In day-to-day life she sees little of her husband. He is always busy with parish visits, work at the church office, or varied church activities. She is left at home with little ones. On account of busyness and lack of energy, communication breaks down. Husband, conference leadership, and church forget to say thank you for the help she gives. In fact, the members are quick to criticize her method of rearing the children or her apparent lack of interest in church activities.
At work she finds fulfillment and appreciation. The strokes she gets there enable her to cope with the slights and hurts of church, conference, and husband. So when a call comes, she naturally asks, "Why should I leave this good job?" Her question becomes particularly pointed when she doubts whether the call is really from God. She, knows the human factors (including the politics and expediency) that often lie behind the calls the conferences send, and she is aware that her husband may be evaluating the call more in terms of his career and satisfaction than his dedication to God's cause.

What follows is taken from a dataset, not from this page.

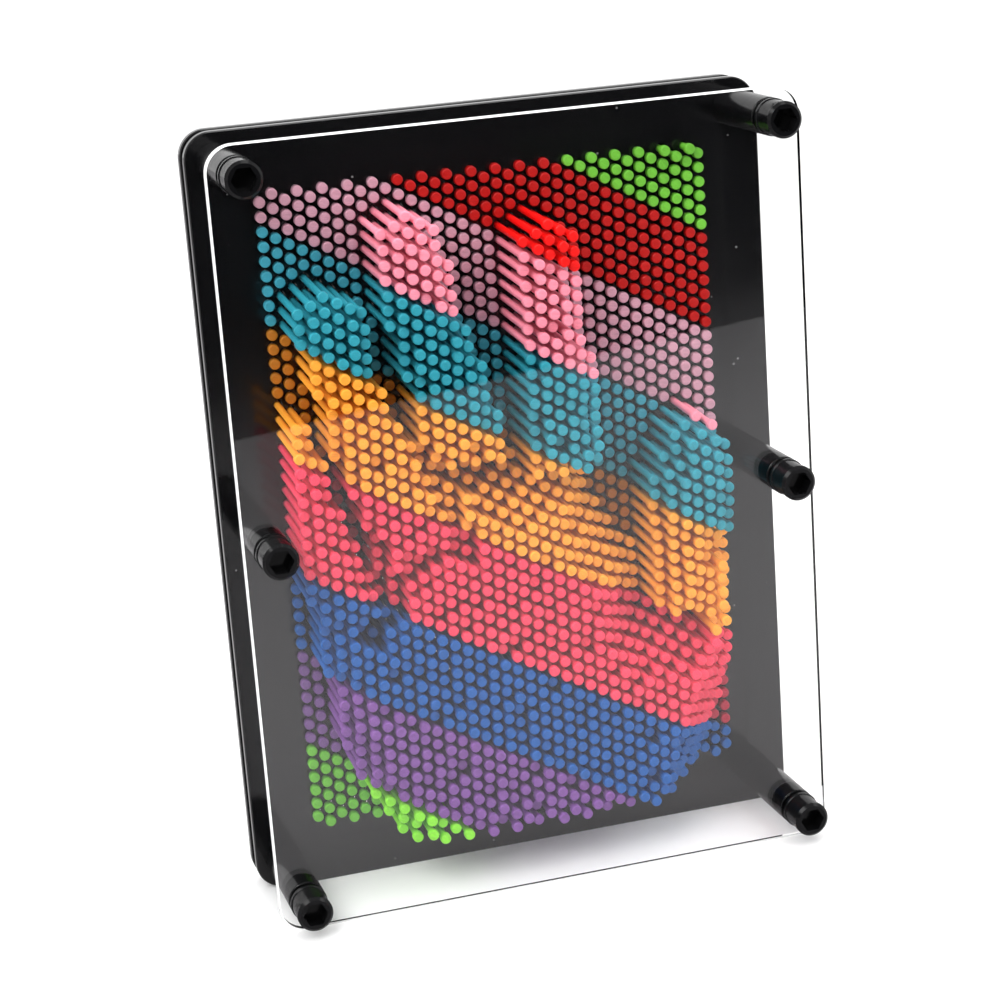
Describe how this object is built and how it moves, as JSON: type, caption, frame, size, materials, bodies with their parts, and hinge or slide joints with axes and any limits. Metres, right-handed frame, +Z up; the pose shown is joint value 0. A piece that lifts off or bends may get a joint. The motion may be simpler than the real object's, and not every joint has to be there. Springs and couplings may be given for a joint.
{
  "type": "pin art impression toy",
  "caption": "Upright pin art toy: clear front plate, two perforated black plates on round posts, and coloured pins that slide to hold the shape of a hand.",
  "frame": {"origin": "the middle of the footprint, on the surface that the plates' lower edges stand on", "axes": "+X to the right as seen from the clear front plate, +Y from the clear plate to the pins' tails, +Z up along the plates' long sides"},
  "size_m": [0.15, 0.0735, 0.2],
  "materials": {
    "clear_acrylic": "polished clear acrylic",
    "black_plate": "glossy black acrylic",
    "black_cap": "glossy moulded black",
    "black_tube": "glossy moulded black",
    "black_bolt": "black satin",
    "green_pins": "satin moulded plastic",
    "red_pins": "satin moulded plastic",
    "pink_pins": "satin moulded plastic",
    "teal_pins": "satin moulded plastic",
    "orange_pins": "satin moulded plastic",
    "rose_pins": "satin moulded plastic",
    "blue_pins": "satin moulded plastic",
    "purple_pins": "satin moulded plastic"
  },
  "bodies": {
    "frame": {"clear_front_plate": "clear_acrylic", "pin_plate": "black_plate", "back_plate": "black_plate", "front_cap_top_left": "black_cap", "long_spacer_top_left": "black_tube", "guide_spacer_top_left": "black_tube", "post_bolt_top_left": "black_bolt", "front_cap_top_right": "black_cap", "long_spacer_top_right": "black_tube", "guide_spacer_top_right": "black_tube", "post_bolt_top_right": "black_bolt", "front_cap_middle_left": "black_cap", "long_spacer_middle_left": "black_tube", "guide_spacer_middle_left": "black_tube", "post_bolt_middle_left": "black_bolt", "front_cap_middle_right": "black_cap", "long_spacer_middle_right": "black_tube", "guide_spacer_middle_right": "black_tube", "post_bolt_middle_right": "black_bolt", "front_cap_bottom_left": "black_cap", "long_spacer_bottom_left": "black_tube", "guide_spacer_bottom_left": "black_tube", "post_bolt_bottom_left": "black_bolt", "front_cap_bottom_right": "black_cap", "long_spacer_bottom_right": "black_tube", "guide_spacer_bottom_right": "black_tube", "post_bolt_bottom_right": "black_bolt"},
    "pins_blue_flush": {"pins_blue_flush": "blue_pins"},
    "pins_blue_little_finger": {"pins_blue_little_finger": "blue_pins"},
    "pins_blue_palm": {"pins_blue_palm": "blue_pins"},
    "pins_blue_slope": {"pins_blue_slope": "blue_pins"},
    "pins_green_flush": {"pins_green_flush": "green_pins"},
    "pins_green_palm": {"pins_green_palm": "green_pins"},
    "pins_orange_flush": {"pins_orange_flush": "orange_pins"},
    "pins_orange_index_finger": {"pins_orange_index_finger": "orange_pins"},
    "pins_orange_little_finger": {"pins_orange_little_finger": "orange_pins"},
    "pins_orange_middle_finger": {"pins_orange_middle_finger": "orange_pins"},
    "pins_orange_palm": {"pins_orange_palm": "orange_pins"},
    "pins_orange_ring_finger": {"pins_orange_ring_finger": "orange_pins"},
    "pins_orange_slope": {"pins_orange_slope": "orange_pins"},
    "pins_orange_thumb": {"pins_orange_thumb": "orange_pins"},
    "pins_pink_flush": {"pins_pink_flush": "pink_pins"},
    "pins_pink_index_finger": {"pins_pink_index_finger": "pink_pins"},
    "pins_pink_middle_finger": {"pins_pink_middle_finger": "pink_pins"},
    "pins_pink_thumb": {"pins_pink_thumb": "pink_pins"},
    "pins_purple_flush": {"pins_purple_flush": "purple_pins"},
    "pins_purple_palm": {"pins_purple_palm": "purple_pins"},
    "pins_red_flush": {"pins_red_flush": "red_pins"},
    "pins_red_index_finger": {"pins_red_index_finger": "red_pins"},
    "pins_rose_flush": {"pins_rose_flush": "rose_pins"},
    "pins_rose_little_finger": {"pins_rose_little_finger": "rose_pins"},
    "pins_rose_palm": {"pins_rose_palm": "rose_pins"},
    "pins_rose_ring_finger": {"pins_rose_ring_finger": "rose_pins"},
    "pins_rose_slope": {"pins_rose_slope": "rose_pins"},
    "pins_teal_flush": {"pins_teal_flush": "teal_pins"},
    "pins_teal_index_finger": {"pins_teal_index_finger": "teal_pins"},
    "pins_teal_middle_finger": {"pins_teal_middle_finger": "teal_pins"},
    "pins_teal_ring_finger": {"pins_teal_ring_finger": "teal_pins"},
    "pins_teal_slope": {"pins_teal_slope": "teal_pins"},
    "pins_teal_thumb": {"pins_teal_thumb": "teal_pins"}
  },
  "joints": [
    {"name": "pins_blue_flush_slide", "type": "slide", "parent": "frame", "child": "pins_blue_flush", "axis": [-0.0244, -0.999, -0.0384], "range_m": [0, 0.02403]},
    {"name": "pins_blue_little_finger_slide", "type": "slide", "parent": "frame", "child": "pins_blue_little_finger", "axis": [-0.0244, -0.999, -0.0384], "range_m": [-0.02032, 0.00008]},
    {"name": "pins_blue_palm_slide", "type": "slide", "parent": "frame", "child": "pins_blue_palm", "axis": [-0.0244, -0.999, -0.0384], "range_m": [-0.01228, 0.00001]},
    {"name": "pins_blue_slope_slide", "type": "slide", "parent": "frame", "child": "pins_blue_slope", "axis": [-0.0244, -0.999, -0.0384], "range_m": [-0.00208, 0.01259]},
    {"name": "pins_green_flush_slide", "type": "slide", "parent": "frame", "child": "pins_green_flush", "axis": [-0.0244, -0.999, -0.0384], "range_m": [0, 0.02103]},
    {"name": "pins_green_palm_slide", "type": "slide", "parent": "frame", "child": "pins_green_palm", "axis": [-0.0244, -0.999, -0.0384], "range_m": [-0.0161, 0.00065]},
    {"name": "pins_orange_flush_slide", "type": "slide", "parent": "frame", "child": "pins_orange_flush", "axis": [-0.0244, -0.999, -0.0384], "range_m": [0, 0.02403]},
    {"name": "pins_orange_index_finger_slide", "type": "slide", "parent": "frame", "child": "pins_orange_index_finger", "axis": [-0.0244, -0.999, -0.0384], "range_m": [-0.02004, 0.00163]},
    {"name": "pins_orange_little_finger_slide", "type": "slide", "parent": "frame", "child": "pins_orange_little_finger", "axis": [-0.0244, -0.999, -0.0384], "range_m": [-0.0176, 0.00122]},
    {"name": "pins_orange_middle_finger_slide", "type": "slide", "parent": "frame", "child": "pins_orange_middle_finger", "axis": [-0.0244, -0.999, -0.0384], "range_m": [-0.01437, 0.00022]},
    {"name": "pins_orange_palm_slide", "type": "slide", "parent": "frame", "child": "pins_orange_palm", "axis": [-0.0244, -0.999, -0.0384], "range_m": [-0.01221, 0.00001]},
    {"name": "pins_orange_ring_finger_slide", "type": "slide", "parent": "frame", "child": "pins_orange_ring_finger", "axis": [-0.0244, -0.999, -0.0384], "range_m": [-0.01247, 0]},
    {"name": "pins_orange_slope_slide", "type": "slide", "parent": "frame", "child": "pins_orange_slope", "axis": [-0.0244, -0.999, -0.0384], "range_m": [-0.00304, 0.01212]},
    {"name": "pins_orange_thumb_slide", "type": "slide", "parent": "frame", "child": "pins_orange_thumb", "axis": [-0.0244, -0.999, -0.0384], "range_m": [-0.015, 0.00002]},
    {"name": "pins_pink_flush_slide", "type": "slide", "parent": "frame", "child": "pins_pink_flush", "axis": [-0.0244, -0.999, -0.0384], "range_m": [0, 0.02403]},
    {"name": "pins_pink_index_finger_slide", "type": "slide", "parent": "frame", "child": "pins_pink_index_finger", "axis": [-0.0244, -0.999, -0.0384], "range_m": [-0.01989, 0.00003]},
    {"name": "pins_pink_middle_finger_slide", "type": "slide", "parent": "frame", "child": "pins_pink_middle_finger", "axis": [-0.0244, -0.999, -0.0384], "range_m": [-0.01914, 0.00002]},
    {"name": "pins_pink_thumb_slide", "type": "slide", "parent": "frame", "child": "pins_pink_thumb", "axis": [-0.0244, -0.999, -0.0384], "range_m": [-0.01556, 0.00519]},
    {"name": "pins_purple_flush_slide", "type": "slide", "parent": "frame", "child": "pins_purple_flush", "axis": [-0.0244, -0.999, -0.0384], "range_m": [0, 0.02403]},
    {"name": "pins_purple_palm_slide", "type": "slide", "parent": "frame", "child": "pins_purple_palm", "axis": [-0.0244, -0.999, -0.0384], "range_m": [-0.01612, 0]},
    {"name": "pins_red_flush_slide", "type": "slide", "parent": "frame", "child": "pins_red_flush", "axis": [-0.0244, -0.999, -0.0384], "range_m": [0, 0.02403]},
    {"name": "pins_red_index_finger_slide", "type": "slide", "parent": "frame", "child": "pins_red_index_finger", "axis": [-0.0244, -0.999, -0.0384], "range_m": [-0.02117, 0.00019]},
    {"name": "pins_rose_flush_slide", "type": "slide", "parent": "frame", "child": "pins_rose_flush", "axis": [-0.0244, -0.999, -0.0384], "range_m": [0, 0.02403]},
    {"name": "pins_rose_little_finger_slide", "type": "slide", "parent": "frame", "child": "pins_rose_little_finger", "axis": [-0.0244, -0.999, -0.0384], "range_m": [-0.01517, 0.00005]},
    {"name": "pins_rose_palm_slide", "type": "slide", "parent": "frame", "child": "pins_rose_palm", "axis": [-0.0244, -0.999, -0.0384], "range_m": [-0.01241, 0]},
    {"name": "pins_rose_ring_finger_slide", "type": "slide", "parent": "frame", "child": "pins_rose_ring_finger", "axis": [-0.0244, -0.999, -0.0384], "range_m": [-0.01268, 0.0008]},
    {"name": "pins_rose_slope_slide", "type": "slide", "parent": "frame", "child": "pins_rose_slope", "axis": [-0.0244, -0.999, -0.0384], "range_m": [-0.00292, 0.01286]},
    {"name": "pins_teal_flush_slide", "type": "slide", "parent": "frame", "child": "pins_teal_flush", "axis": [-0.0244, -0.999, -0.0384], "range_m": [0, 0.02403]},
    {"name": "pins_teal_index_finger_slide", "type": "slide", "parent": "frame", "child": "pins_teal_index_finger", "axis": [-0.0244, -0.999, -0.0384], "range_m": [-0.01955, 0.00004]},
    {"name": "pins_teal_middle_finger_slide", "type": "slide", "parent": "frame", "child": "pins_teal_middle_finger", "axis": [-0.0244, -0.999, -0.0384], "range_m": [-0.02016, 0.00004]},
    {"name": "pins_teal_ring_finger_slide", "type": "slide", "parent": "frame", "child": "pins_teal_ring_finger", "axis": [-0.0244, -0.999, -0.0384], "range_m": [-0.01913, 0]},
    {"name": "pins_teal_slope_slide", "type": "slide", "parent": "frame", "child": "pins_teal_slope", "axis": [-0.0244, -0.999, -0.0384], "range_m": [-0.00206, 0.01842]},
    {"name": "pins_teal_thumb_slide", "type": "slide", "parent": "frame", "child": "pins_teal_thumb", "axis": [-0.0244, -0.999, -0.0384], "range_m": [-0.01603, 0.00002]}
  ]
}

The solutions to this problem must come at several levels. A woman interested in marrying a minister should be taught what will be expected of her. She should be exposed to life in the parsonage before she marries and discovers that it's not for her. This education should begin in academy and be avail able throughout college.
In addition, solving this problem requires restoring confidence in leader ship. And on all levels of church administration, leadership needs to become aware of what is happening to women in the church in general and particularly to ministers' wives. They must do this if they are to save team ministry and preserve the pastor for the ministry and for his home.—Marie C. Spangler, Burtonsville, Maryland.